● REQUIREMENT: The entries that follow should be written out exactly.

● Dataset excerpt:
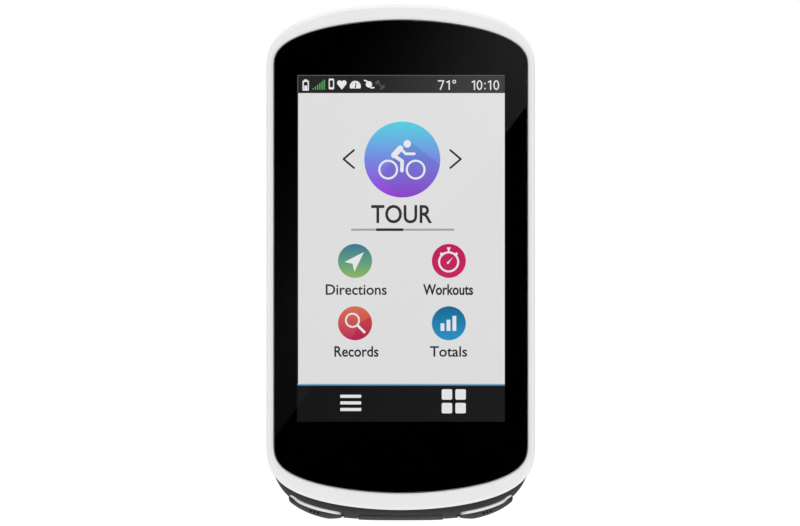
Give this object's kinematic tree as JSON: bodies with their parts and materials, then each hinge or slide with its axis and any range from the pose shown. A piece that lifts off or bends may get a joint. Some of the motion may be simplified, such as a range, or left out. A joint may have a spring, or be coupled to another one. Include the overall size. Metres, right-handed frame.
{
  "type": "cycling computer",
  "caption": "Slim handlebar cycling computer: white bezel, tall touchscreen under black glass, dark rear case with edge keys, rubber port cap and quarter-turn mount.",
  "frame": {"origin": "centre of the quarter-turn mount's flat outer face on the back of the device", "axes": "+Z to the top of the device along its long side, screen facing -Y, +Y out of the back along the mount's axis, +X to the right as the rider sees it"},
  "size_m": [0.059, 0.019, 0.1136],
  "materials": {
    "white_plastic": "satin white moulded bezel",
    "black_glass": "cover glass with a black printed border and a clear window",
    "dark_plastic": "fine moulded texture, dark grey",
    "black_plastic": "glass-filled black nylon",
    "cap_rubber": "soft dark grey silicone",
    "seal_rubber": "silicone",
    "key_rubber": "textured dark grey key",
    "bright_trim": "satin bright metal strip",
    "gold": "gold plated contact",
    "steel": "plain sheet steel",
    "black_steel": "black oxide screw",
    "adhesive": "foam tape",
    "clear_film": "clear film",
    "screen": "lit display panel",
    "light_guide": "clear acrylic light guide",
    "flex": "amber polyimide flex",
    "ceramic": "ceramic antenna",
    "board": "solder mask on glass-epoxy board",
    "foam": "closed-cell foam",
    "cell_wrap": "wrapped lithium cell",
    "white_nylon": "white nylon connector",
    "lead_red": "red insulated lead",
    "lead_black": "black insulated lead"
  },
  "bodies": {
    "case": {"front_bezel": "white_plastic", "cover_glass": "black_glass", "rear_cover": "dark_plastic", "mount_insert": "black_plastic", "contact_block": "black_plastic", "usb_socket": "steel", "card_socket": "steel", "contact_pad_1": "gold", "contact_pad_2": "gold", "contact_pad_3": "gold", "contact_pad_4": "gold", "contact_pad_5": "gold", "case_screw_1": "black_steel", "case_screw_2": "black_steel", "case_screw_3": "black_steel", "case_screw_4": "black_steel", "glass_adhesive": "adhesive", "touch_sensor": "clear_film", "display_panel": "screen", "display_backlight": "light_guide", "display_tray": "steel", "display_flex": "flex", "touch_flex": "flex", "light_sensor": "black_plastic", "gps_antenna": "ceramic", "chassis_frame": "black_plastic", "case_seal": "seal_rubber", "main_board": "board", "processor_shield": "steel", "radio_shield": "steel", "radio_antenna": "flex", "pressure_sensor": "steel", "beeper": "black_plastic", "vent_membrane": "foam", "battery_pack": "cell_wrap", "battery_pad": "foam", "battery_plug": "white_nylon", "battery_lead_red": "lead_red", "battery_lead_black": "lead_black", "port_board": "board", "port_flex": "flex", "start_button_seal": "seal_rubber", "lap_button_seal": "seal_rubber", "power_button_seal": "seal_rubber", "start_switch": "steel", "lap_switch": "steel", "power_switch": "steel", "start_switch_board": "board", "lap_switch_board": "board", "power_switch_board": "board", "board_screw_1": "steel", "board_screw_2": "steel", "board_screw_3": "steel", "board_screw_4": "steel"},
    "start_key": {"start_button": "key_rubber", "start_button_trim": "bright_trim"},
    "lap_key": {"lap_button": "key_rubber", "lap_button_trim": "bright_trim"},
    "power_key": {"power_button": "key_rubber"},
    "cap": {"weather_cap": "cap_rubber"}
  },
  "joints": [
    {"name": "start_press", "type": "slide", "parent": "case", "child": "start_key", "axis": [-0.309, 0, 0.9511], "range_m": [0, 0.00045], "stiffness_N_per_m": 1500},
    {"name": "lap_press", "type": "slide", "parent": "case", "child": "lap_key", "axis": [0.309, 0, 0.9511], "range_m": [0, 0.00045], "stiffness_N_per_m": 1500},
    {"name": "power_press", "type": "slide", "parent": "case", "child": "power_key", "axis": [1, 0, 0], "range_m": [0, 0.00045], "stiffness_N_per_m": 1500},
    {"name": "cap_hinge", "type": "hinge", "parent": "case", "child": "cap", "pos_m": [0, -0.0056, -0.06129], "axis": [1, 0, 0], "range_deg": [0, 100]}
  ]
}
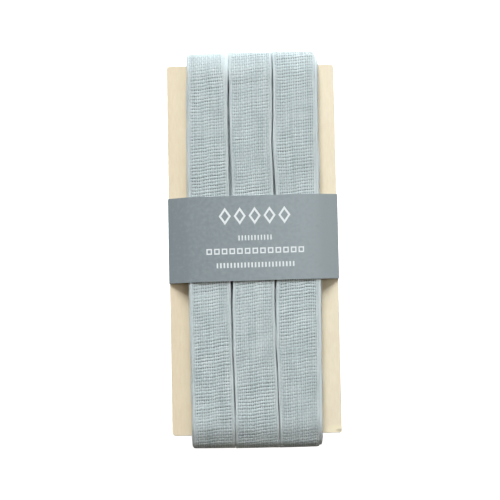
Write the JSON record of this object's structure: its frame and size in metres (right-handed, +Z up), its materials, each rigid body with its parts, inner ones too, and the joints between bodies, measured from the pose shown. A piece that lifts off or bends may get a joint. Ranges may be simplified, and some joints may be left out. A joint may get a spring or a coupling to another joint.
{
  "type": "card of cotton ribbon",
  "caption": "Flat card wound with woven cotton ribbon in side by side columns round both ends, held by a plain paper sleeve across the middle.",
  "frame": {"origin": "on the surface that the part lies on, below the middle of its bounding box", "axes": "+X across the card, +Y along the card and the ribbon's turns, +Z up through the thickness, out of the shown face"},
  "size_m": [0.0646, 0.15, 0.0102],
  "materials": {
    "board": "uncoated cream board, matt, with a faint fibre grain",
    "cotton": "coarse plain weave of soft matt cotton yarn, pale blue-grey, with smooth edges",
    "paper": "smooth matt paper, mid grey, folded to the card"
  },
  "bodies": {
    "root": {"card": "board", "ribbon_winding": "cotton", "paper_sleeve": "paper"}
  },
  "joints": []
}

● TASK RESULT:
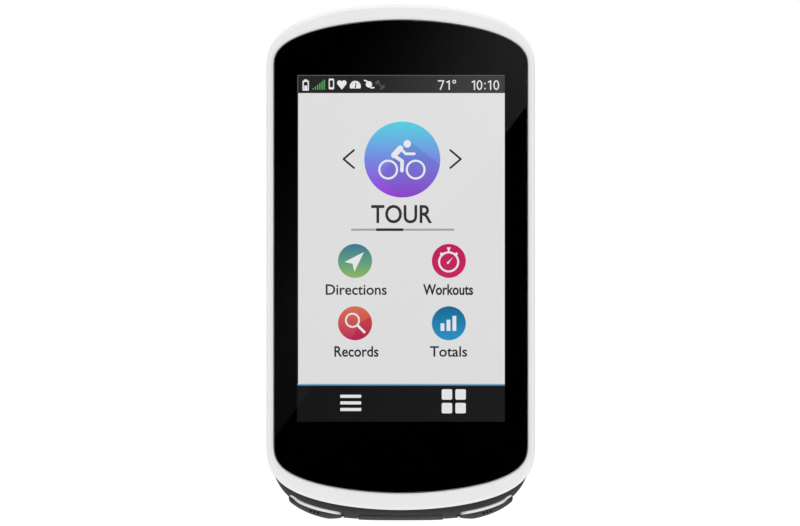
Give this object's kinematic tree as JSON: bodies with their parts and materials, then each hinge or slide with its axis and any range from the pose shown. A piece that lifts off or bends may get a joint. Some of the motion may be simplified, such as a range, or left out. A joint may have a spring, or be coupled to another one. Include the overall size. Metres, right-handed frame.
{
  "type": "cycling computer",
  "caption": "Slim handlebar cycling computer: white bezel, tall touchscreen under black glass, dark rear case with edge keys, rubber port cap and quarter-turn mount.",
  "frame": {"origin": "centre of the quarter-turn mount's flat outer face on the back of the device", "axes": "+Z to the top of the device along its long side, screen facing -Y, +Y out of the back along the mount's axis, +X to the right as the rider sees it"},
  "size_m": [0.059, 0.019, 0.1136],
  "materials": {
    "white_plastic": "satin white moulded bezel",
    "black_glass": "cover glass with a black printed border and a clear window",
    "dark_plastic": "fine moulded texture, dark grey",
    "black_plastic": "glass-filled black nylon",
    "cap_rubber": "soft dark grey silicone",
    "seal_rubber": "silicone",
    "key_rubber": "textured dark grey key",
    "bright_trim": "satin bright metal strip",
    "gold": "gold plated contact",
    "steel": "plain sheet steel",
    "black_steel": "black oxide screw",
    "adhesive": "foam tape",
    "clear_film": "clear film",
    "screen": "lit display panel",
    "light_guide": "clear acrylic light guide",
    "flex": "amber polyimide flex",
    "ceramic": "ceramic antenna",
    "board": "solder mask on glass-epoxy board",
    "foam": "closed-cell foam",
    "cell_wrap": "wrapped lithium cell",
    "white_nylon": "white nylon connector",
    "lead_red": "red insulated lead",
    "lead_black": "black insulated lead"
  },
  "bodies": {
    "case": {"front_bezel": "white_plastic", "cover_glass": "black_glass", "rear_cover": "dark_plastic", "mount_insert": "black_plastic", "contact_block": "black_plastic", "usb_socket": "steel", "card_socket": "steel", "contact_pad_1": "gold", "contact_pad_2": "gold", "contact_pad_3": "gold", "contact_pad_4": "gold", "contact_pad_5": "gold", "case_screw_1": "black_steel", "case_screw_2": "black_steel", "case_screw_3": "black_steel", "case_screw_4": "black_steel", "glass_adhesive": "adhesive", "touch_sensor": "clear_film", "display_panel": "screen", "display_backlight": "light_guide", "display_tray": "steel", "display_flex": "flex", "touch_flex": "flex", "light_sensor": "black_plastic", "gps_antenna": "ceramic", "chassis_frame": "black_plastic", "case_seal": "seal_rubber", "main_board": "board", "processor_shield": "steel", "radio_shield": "steel", "radio_antenna": "flex", "pressure_sensor": "steel", "beeper": "black_plastic", "vent_membrane": "foam", "battery_pack": "cell_wrap", "battery_pad": "foam", "battery_plug": "white_nylon", "battery_lead_red": "lead_red", "battery_lead_black": "lead_black", "port_board": "board", "port_flex": "flex", "start_button_seal": "seal_rubber", "lap_button_seal": "seal_rubber", "power_button_seal": "seal_rubber", "start_switch": "steel", "lap_switch": "steel", "power_switch": "steel", "start_switch_board": "board", "lap_switch_board": "board", "power_switch_board": "board", "board_screw_1": "steel", "board_screw_2": "steel", "board_screw_3": "steel", "board_screw_4": "steel"},
    "start_key": {"start_button": "key_rubber", "start_button_trim": "bright_trim"},
    "lap_key": {"lap_button": "key_rubber", "lap_button_trim": "bright_trim"},
    "power_key": {"power_button": "key_rubber"},
    "cap": {"weather_cap": "cap_rubber"}
  },
  "joints": [
    {"name": "start_press", "type": "slide", "parent": "case", "child": "start_key", "axis": [-0.309, 0, 0.9511], "range_m": [0, 0.00045], "stiffness_N_per_m": 1500},
    {"name": "lap_press", "type": "slide", "parent": "case", "child": "lap_key", "axis": [0.309, 0, 0.9511], "range_m": [0, 0.00045], "stiffness_N_per_m": 1500},
    {"name": "power_press", "type": "slide", "parent": "case", "child": "power_key", "axis": [1, 0, 0], "range_m": [0, 0.00045], "stiffness_N_per_m": 1500},
    {"name": "cap_hinge", "type": "hinge", "parent": "case", "child": "cap", "pos_m": [0, -0.0056, -0.06129], "axis": [1, 0, 0], "range_deg": [0, 100]}
  ]
}
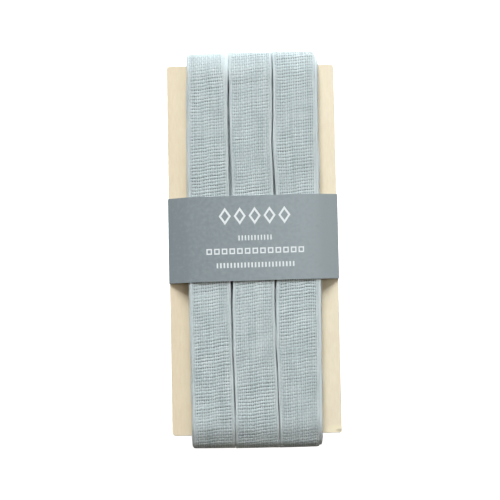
Write the JSON record of this object's structure: its frame and size in metres (right-handed, +Z up), its materials, each rigid body with its parts, inner ones too, and the joints between bodies, measured from the pose shown. A piece that lifts off or bends may get a joint. Ranges may be simplified, and some joints may be left out. A joint may get a spring or a coupling to another joint.
{
  "type": "card of cotton ribbon",
  "caption": "Flat card wound with woven cotton ribbon in side by side columns round both ends, held by a plain paper sleeve across the middle.",
  "frame": {"origin": "on the surface that the part lies on, below the middle of its bounding box", "axes": "+X across the card, +Y along the card and the ribbon's turns, +Z up through the thickness, out of the shown face"},
  "size_m": [0.0646, 0.15, 0.0102],
  "materials": {
    "board": "uncoated cream board, matt, with a faint fibre grain",
    "cotton": "coarse plain weave of soft matt cotton yarn, pale blue-grey, with smooth edges",
    "paper": "smooth matt paper, mid grey, folded to the card"
  },
  "bodies": {
    "root": {"card": "board", "ribbon_winding": "cotton", "paper_sleeve": "paper"}
  },
  "joints": []
}